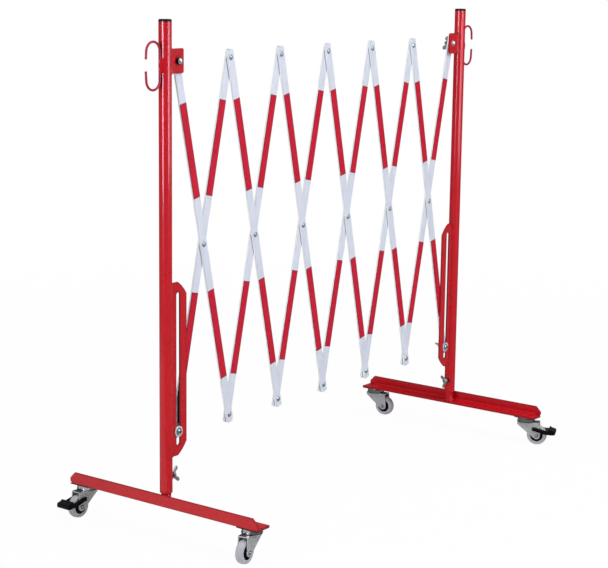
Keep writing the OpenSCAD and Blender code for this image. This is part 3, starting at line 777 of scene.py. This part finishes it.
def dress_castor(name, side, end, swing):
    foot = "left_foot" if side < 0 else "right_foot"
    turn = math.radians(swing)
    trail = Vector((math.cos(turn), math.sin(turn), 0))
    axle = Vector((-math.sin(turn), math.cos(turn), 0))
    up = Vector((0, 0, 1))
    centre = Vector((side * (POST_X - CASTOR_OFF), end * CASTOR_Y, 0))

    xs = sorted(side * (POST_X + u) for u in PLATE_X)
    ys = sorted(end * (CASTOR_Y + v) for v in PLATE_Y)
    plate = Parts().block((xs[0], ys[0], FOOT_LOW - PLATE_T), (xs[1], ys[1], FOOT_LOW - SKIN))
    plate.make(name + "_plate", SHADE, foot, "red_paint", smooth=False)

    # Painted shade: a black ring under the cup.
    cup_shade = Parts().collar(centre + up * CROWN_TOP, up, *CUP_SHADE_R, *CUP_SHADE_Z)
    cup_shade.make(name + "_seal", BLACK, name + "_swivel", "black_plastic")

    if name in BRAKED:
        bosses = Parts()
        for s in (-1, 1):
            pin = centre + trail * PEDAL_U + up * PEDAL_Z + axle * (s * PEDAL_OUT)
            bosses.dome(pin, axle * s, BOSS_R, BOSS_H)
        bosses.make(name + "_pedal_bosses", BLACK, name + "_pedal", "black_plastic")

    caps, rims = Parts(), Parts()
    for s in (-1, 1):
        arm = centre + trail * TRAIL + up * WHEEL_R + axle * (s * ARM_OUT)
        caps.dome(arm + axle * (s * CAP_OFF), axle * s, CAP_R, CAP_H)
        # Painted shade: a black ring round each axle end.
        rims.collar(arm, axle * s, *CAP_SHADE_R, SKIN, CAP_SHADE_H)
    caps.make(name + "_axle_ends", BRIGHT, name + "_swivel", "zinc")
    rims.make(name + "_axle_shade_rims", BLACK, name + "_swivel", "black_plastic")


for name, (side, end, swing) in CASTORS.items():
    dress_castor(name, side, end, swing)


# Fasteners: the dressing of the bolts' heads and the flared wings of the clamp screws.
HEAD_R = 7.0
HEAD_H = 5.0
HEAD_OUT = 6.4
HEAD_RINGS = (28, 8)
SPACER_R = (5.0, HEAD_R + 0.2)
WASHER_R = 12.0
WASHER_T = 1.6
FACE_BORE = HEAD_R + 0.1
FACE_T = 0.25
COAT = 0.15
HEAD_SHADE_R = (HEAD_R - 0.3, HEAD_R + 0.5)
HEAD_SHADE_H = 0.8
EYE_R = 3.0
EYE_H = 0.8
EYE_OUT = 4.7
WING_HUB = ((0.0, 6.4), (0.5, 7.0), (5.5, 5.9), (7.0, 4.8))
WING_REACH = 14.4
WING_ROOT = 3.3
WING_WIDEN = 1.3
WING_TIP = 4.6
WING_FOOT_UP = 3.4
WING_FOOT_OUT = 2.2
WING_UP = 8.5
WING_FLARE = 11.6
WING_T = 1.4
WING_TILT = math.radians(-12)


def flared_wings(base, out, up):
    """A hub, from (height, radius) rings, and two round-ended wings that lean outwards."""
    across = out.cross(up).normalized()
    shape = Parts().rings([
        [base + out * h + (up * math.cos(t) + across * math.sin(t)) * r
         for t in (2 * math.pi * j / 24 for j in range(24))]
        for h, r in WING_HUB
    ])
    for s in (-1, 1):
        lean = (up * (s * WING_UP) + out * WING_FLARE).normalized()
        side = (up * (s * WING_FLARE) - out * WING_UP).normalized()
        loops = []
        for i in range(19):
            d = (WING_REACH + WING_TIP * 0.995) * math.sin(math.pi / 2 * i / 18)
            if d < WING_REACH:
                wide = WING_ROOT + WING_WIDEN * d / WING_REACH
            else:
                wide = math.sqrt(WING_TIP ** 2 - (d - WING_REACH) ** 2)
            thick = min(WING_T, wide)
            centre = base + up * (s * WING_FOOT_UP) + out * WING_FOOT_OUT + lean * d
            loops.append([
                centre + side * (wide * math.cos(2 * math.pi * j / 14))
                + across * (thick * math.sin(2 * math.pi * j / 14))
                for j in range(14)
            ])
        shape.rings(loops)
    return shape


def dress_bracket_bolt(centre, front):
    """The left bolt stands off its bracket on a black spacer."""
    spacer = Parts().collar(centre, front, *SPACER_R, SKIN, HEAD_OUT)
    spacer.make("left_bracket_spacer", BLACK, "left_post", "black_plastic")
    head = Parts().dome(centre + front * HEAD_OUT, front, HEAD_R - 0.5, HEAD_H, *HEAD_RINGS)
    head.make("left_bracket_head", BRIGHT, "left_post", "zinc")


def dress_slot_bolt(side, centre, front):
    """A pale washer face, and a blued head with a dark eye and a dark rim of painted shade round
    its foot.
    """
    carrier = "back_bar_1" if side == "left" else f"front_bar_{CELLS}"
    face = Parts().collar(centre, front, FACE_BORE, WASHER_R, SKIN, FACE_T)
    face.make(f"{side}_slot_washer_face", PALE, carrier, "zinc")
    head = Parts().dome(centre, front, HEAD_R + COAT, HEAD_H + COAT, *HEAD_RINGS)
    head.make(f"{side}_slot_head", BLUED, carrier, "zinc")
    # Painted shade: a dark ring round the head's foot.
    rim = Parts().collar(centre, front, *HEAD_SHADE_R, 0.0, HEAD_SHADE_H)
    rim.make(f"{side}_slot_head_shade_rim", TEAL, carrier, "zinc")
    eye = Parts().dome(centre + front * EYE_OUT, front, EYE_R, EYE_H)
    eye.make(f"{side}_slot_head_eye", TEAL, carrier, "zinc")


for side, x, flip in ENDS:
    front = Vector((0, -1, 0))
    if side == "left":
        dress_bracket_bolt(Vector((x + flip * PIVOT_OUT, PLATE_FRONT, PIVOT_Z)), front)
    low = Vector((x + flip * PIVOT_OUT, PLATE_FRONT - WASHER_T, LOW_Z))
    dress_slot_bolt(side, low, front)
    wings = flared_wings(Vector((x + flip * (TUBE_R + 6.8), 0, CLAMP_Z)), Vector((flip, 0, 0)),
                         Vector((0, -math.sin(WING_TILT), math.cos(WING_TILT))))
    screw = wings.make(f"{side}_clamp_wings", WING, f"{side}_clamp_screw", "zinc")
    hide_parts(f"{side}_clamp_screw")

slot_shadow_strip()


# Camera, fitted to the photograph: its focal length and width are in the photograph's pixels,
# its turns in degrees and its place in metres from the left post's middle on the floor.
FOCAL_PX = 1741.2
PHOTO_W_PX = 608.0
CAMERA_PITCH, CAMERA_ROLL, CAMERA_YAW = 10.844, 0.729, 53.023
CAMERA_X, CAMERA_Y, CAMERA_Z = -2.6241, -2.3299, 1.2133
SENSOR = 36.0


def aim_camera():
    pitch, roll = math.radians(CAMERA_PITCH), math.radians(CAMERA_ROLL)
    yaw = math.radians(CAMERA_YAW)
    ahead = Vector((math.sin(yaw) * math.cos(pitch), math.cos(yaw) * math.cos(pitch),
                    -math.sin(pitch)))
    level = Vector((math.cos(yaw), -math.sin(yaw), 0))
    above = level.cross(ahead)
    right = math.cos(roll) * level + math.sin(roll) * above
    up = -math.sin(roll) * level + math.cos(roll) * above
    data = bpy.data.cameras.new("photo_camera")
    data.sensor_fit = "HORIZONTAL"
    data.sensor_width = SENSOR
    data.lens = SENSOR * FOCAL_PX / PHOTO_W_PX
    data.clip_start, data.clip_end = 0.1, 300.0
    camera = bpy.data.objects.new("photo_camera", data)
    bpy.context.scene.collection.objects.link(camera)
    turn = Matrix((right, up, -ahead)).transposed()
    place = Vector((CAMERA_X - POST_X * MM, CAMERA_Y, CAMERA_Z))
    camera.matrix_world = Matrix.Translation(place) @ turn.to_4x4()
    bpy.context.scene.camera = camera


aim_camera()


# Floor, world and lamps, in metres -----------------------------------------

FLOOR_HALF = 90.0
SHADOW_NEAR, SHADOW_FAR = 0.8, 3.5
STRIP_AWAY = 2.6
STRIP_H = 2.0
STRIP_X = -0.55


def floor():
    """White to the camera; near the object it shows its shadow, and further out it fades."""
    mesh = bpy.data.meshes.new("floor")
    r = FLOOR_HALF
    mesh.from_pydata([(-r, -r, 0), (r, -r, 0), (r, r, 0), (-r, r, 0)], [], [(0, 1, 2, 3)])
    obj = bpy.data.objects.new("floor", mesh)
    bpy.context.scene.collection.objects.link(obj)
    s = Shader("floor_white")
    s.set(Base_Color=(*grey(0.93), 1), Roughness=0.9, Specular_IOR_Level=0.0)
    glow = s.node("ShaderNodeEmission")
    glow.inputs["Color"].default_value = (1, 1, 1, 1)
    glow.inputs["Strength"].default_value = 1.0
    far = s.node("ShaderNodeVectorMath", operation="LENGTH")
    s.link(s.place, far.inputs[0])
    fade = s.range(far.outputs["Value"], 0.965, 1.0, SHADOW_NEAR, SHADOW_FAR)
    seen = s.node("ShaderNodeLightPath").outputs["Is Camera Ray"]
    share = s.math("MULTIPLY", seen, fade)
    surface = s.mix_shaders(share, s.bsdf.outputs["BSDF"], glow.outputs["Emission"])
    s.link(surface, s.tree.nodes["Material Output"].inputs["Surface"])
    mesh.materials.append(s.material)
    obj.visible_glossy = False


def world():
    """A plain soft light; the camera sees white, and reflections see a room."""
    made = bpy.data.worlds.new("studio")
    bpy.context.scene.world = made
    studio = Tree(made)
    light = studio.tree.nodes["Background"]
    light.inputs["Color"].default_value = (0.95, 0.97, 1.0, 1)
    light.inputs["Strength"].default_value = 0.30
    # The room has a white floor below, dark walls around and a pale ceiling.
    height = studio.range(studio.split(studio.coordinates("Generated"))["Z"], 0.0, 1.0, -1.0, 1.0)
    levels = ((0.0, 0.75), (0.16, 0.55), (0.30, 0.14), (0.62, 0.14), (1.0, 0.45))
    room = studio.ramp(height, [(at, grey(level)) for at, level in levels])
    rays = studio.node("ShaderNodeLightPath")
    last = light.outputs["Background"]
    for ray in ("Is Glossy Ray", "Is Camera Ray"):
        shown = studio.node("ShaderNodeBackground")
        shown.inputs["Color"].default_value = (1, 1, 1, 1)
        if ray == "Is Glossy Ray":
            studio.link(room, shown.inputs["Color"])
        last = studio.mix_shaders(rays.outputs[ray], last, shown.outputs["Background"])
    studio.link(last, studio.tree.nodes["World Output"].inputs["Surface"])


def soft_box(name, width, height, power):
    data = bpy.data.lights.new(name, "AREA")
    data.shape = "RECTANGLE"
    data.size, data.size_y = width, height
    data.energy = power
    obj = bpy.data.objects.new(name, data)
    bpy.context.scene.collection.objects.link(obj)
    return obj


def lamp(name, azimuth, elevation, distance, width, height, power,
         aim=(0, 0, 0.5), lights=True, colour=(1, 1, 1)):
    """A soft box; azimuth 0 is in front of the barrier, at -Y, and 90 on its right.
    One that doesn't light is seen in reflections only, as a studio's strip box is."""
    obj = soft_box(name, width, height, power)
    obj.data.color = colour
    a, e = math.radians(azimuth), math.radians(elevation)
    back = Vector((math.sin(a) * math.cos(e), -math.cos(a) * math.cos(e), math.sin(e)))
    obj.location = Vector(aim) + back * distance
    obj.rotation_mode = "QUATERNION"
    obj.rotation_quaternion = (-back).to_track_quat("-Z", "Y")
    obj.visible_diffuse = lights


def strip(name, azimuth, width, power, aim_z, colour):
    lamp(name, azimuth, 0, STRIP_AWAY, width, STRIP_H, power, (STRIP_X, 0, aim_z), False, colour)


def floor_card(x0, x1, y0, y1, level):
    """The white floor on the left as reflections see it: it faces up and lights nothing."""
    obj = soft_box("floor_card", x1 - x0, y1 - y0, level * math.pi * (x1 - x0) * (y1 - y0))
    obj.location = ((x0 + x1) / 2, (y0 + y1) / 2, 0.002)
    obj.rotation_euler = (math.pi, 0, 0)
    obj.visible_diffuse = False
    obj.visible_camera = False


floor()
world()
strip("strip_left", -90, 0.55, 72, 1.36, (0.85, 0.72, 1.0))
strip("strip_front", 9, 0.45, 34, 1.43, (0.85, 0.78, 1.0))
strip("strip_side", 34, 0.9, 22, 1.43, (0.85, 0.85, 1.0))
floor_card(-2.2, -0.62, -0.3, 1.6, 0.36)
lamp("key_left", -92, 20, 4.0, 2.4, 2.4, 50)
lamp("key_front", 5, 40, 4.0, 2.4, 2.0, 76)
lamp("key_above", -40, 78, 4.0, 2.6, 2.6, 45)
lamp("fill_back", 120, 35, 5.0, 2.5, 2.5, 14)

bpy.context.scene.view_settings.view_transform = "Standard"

★ ★ ★ ★ ★ ★ ★

Look at the material above and copy, word for word, its lines from the first through the one containing "centre = Vector((side".

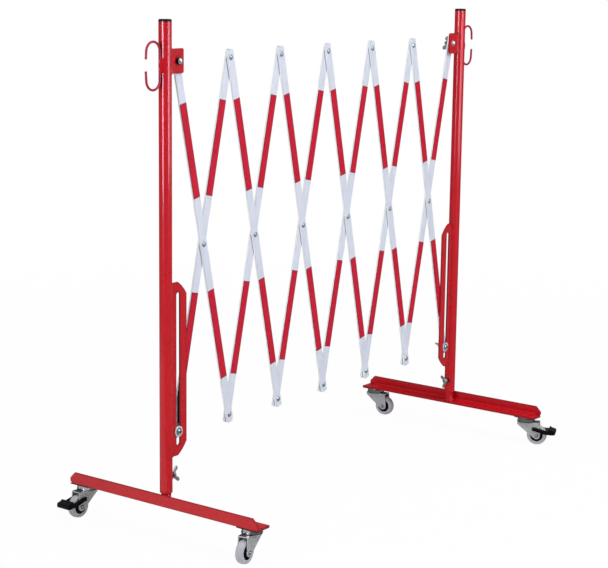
Keep writing the OpenSCAD and Blender code for this image. This is part 3, starting at line 777 of scene.py. This part finishes it.
def dress_castor(name, side, end, swing):
    foot = "left_foot" if side < 0 else "right_foot"
    turn = math.radians(swing)
    trail = Vector((math.cos(turn), math.sin(turn), 0))
    axle = Vector((-math.sin(turn), math.cos(turn), 0))
    up = Vector((0, 0, 1))
    centre = Vector((side * (POST_X - CASTOR_OFF), end * CASTOR_Y, 0))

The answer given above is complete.